Kintsugi is the traditional Japanese art of repairing broken pottery. In Kintsugi, one uses natural lacquer mixed with various ingredients such as wood powder, polishing compound, and even bread dough to repair cracked pottery. The mended joints are then highlighted by dusting the final layer of lacquer with gold or silver. We Westerners might find this last step peculiar: why would you highlight a repair? In fact, why bother repairing a broken mug at all? Shouldn't a broken thing either be discarded and replaced, or repaired to look as good as new? According to traditional Japanese philosophy, however, an object's imperfections are to be celebrated. They tell the story of the object’s history.

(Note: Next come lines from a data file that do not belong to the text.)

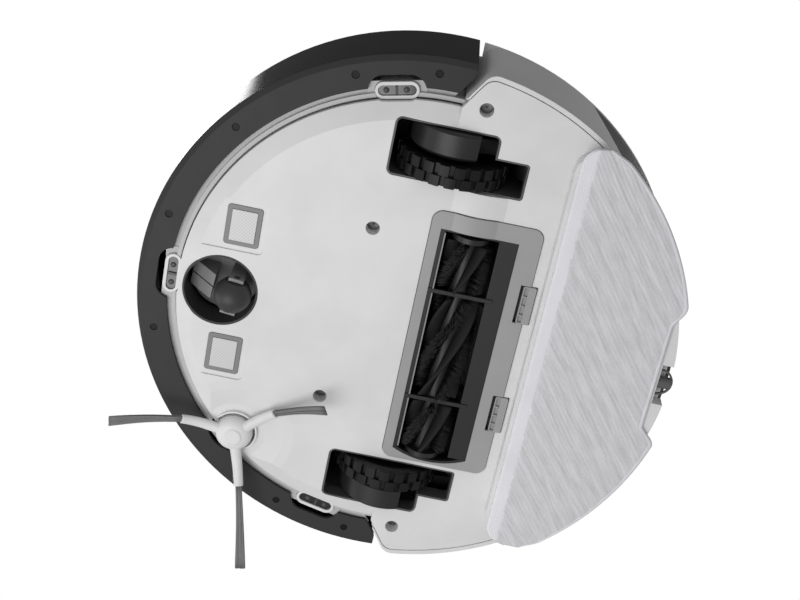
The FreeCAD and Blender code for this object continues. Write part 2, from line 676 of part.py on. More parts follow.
def gearbox():
    """Round gear case beside the wheel, with the swing arm in one piece."""
    x0, x1 = GEAR_CASE_X
    r = GEAR_CASE_R
    outline = [(x0, 0), (x0, r - 2.0), (x0 + 2.0, r), (x1 - 1.0, r), (x1, r - 1.0), (x1, 0)]
    drum = revolve_x(outline, WHEEL_Y, WHEEL_R).common(box(0, FAR, -FAR, GEAR_CASE_REAR, 0, FAR))
    side = [(WHEEL_Y, 25), (GEAR_CASE_REAR, 28), (PIVOT_Y, 33), (64, 36), (66, 44), (62, 58), (WHEEL_Y, 57)]
    arm = prism_x(side, x0, x0 + ARM_T)
    axle = rod_x(AXLE_R, WHEEL_X0 + 1.6, x0 + 1, WHEEL_Y, WHEEL_R)
    seat = disc(4.6, SEAT_Z - 3, SEAT_Z, x0 + 5, WHEEL_Y + 1)
    return fuse([drum, arm, axle, seat]).cut(rod_x(PIVOT_R + 0.08, 0, FAR, PIVOT_Y, PIVOT_Z))


def drive_motor():
    can = rod_x(MOTOR_R, WHEEL_X0 + 1, GEAR_CASE_X[0] - 0.1, MOTOR_Y, MOTOR_Z)
    return fuse([can, rod_x(4.0, WHEEL_X0 - 1, WHEEL_X0 + 2, MOTOR_Y, MOTOR_Z)])


def drive_unit():
    return Part.makeCompound([gearbox(), drive_motor()])


def wheel_spring():
    spring = coil(3.2, 2.7, 4, 0.45)
    spring.translate(Vector(GEAR_CASE_X[0] + 5, WHEEL_Y + 1, SEAT_Z + 0.6))
    return spring


# ---- caster -------------------------------------------------------------
def caster_socket():
    cup = disc(CASTER_HOLE_R - 0.2, PLATE_Z + 0.2, 46, CASTER_X, CASTER_Y)
    cup = cup.cut(disc(CASTER_HOLE_R - 1.4, 0, CROWN_Z[1] + 0.5, CASTER_X, CASTER_Y))
    return cup.cut(disc(CASTER_PIN_R + 0.06, 0, 60, CASTER_X, CASTER_Y))


def caster_fork():
    """Crown, swivel pin, two cheeks and the two sloped bands in front of the wheel."""
    x = CASTER_X
    y = CASTER_Y
    crown = disc(CROWN_R, CROWN_Z[0], CROWN_Z[1], x, y)
    pin = disc(CASTER_PIN_R, CROWN_Z[1] - 0.5, 48, x, y)
    snap = disc(4.4, 46.3, 48, x, y)
    slope = [(y - 19.5, 27.5), (y - 4.6, 14.0), (y - 4.6, CROWN_Z[0] + 1), (y - 19.5, CROWN_Z[0] + 1)]
    starts = (x - BAND_W - BAND_GAP / 2, x + BAND_GAP / 2)
    bands = [prism_x(slope, a, a + BAND_W).common(disc(CROWN_R, 0, FAR, x, y)) for a in starts]
    half = CASTER_WHEEL_HALF + 0.5
    axle = y + CASTER_TRAIL
    sides = (x - half - 2.0, x + half)
    cheeks = [box(a, a + 2.0, axle - 4.5, axle + 4.5, 8.0, CROWN_Z[0] + 1) for a in sides]
    fork = fuse([crown, pin, snap] + bands + cheeks)
    fork = fork.cut(rod_x(CASTER_AXLE_R + 0.02, -FAR, FAR, axle, CASTER_WHEEL_R))
    return turned(fork, CASTER_TURN, x, y)


def caster_wheel():
    """A ball-shaped roller, turned from a ring of straight facets."""
    y = CASTER_Y + CASTER_TRAIL
    steps = 12
    bore = CASTER_AXLE_R + 0.1
    profile = [(CASTER_X + CASTER_WHEEL_HALF, bore), (CASTER_X - CASTER_WHEEL_HALF, bore)]
    for i in range(steps + 1):
        across = CASTER_WHEEL_HALF * (2 * i / steps - 1)
        fall = (across / CASTER_WHEEL_HALF) ** 2 * (CASTER_WHEEL_R - CASTER_END_R)
        profile.append((CASTER_X + across, CASTER_WHEEL_R - fall))
    return turned(revolve_x(profile, y, CASTER_WHEEL_R), CASTER_TURN, CASTER_X, CASTER_Y)


def caster_axle():
    half = CASTER_WHEEL_HALF + 2.5
    axle = rod_x(CASTER_AXLE_R, CASTER_X - half, CASTER_X + half, CASTER_Y + CASTER_TRAIL, CASTER_WHEEL_R)
    return turned(axle, CASTER_TURN, CASTER_X, CASTER_Y)


# ---- side brush ---------------------------------------------------------
def side_arm(r0, r1, z0, z1, thick0, thick1, degrees):
    run = Vector(r1 - r0, 0, z1 - z0)
    arm = Part.makeCone(thick0, thick1, run.Length, Vector(SIDE_X + r0, SIDE_Y, z0), run)
    return turned(arm, degrees, SIDE_X, SIDE_Y)


def side_brush_hub():
    dome = revolve_z([(0, 7.5), (5.3, 7.5), (8.5, 8.3), (10.6, 10.0), (SIDE_HUB_R, 12.5),
                      (SIDE_HUB_R, 18.5), (0, 18.5)], SIDE_X, SIDE_Y)
    arms = [side_arm(7.0, SIDE_SLEEVE_R, 10.6, 7.2, 3.4, 2.7, angle) for angle in SIDE_ARMS_DEG]
    socket = disc(2.05, 11, 30, SIDE_X, SIDE_Y)
    return fuse([dome] + arms).cut(socket)


def side_brush_bristles():
    start = SIDE_SLEEVE_R + 0.1
    bundles = [side_arm(start, SIDE_TIP_R, 6.9, 2.2, 2.0, 1.5, angle) for angle in SIDE_ARMS_DEG]
    return Part.makeCompound(bundles)


def side_brush_cap():
    return disc(5.0, 6.7, 7.45, SIDE_X, SIDE_Y)


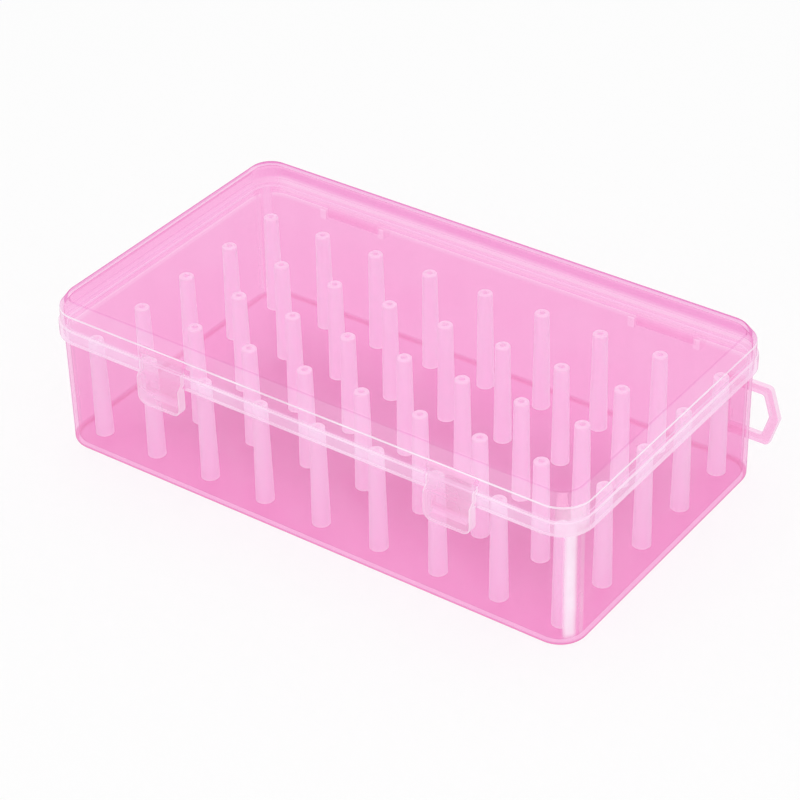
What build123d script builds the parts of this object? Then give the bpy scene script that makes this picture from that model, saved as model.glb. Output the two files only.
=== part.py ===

With the shards of my beloved mug safely stowed away, I started reading about Kintsugi and how one might go about practicing it at home. These days, some hobbyists opt for modern epoxy instead of the traditional and expensive Urushi lacquer. Epoxy probably yields a more robust bond and certainly allows for quicker repairs, but I question its safety for food-related use, especially at the temperatures found in a steaming cup of coffee. Also, the idea of using epoxy didn't feel right to me—I wanted to do this the proper way or not at all. That meant investing many yen to obtain what is widely regarded as the best Kintsugi starter kit made by the folks at TSUGU TSUGU. While waiting for overseas shipping, I familiarized myself with the process by watching their tutorial over and over again.

Kintugi
金継ぎ(欠け直し)

Step 1: gluing the pieces together with mugi urushi

When your pottery has shattered into different pieces, the first step is naturally to glue them together again. Before gluing, the pieces need to be thoroughly cleaned and any sharp edges smoothed so that the seams become more pronounced. This aids the later steps in the process.

Already here I encountered my first hurdle. The guides I was following worked with clay pottery, while my coffee mug is glazed ceramic. In case you didn't know, ceramics are surprisingly resilient; sanding it isn't easy. I had coarse 200-grit sandpaper at hand, but a diamond file would most likely have been a much better tool for this job.

Mistake 1: Sandpaper doesn't work on glazed ceramics. Use a proper diamond file.

After smoothing the edges, it's wise to test-fit the pieces together: I rebuilt the cup from its fragments using some masking tape. This allowed me to get a feel for how they fit together, which pieces I was missing (luckily not many), and which pieces were too small to handle. You can rebuild a surprising amount of the object's structure with kintsugi techniques, so leaving small shards out of the repair is not a big problem.

All the pastes, glues, and lacquer products used by kintsugi artisans are based on the resin obtained from the Urushi tree. Urushi lacquer contains urushiol, an organic compound named after the tree from which it is harvested. Incidentally, urushiol is also what makes poison ivy... poisonous. Most humans are allergic to this compound. Gloves are definitely recommended when working with urushi resin.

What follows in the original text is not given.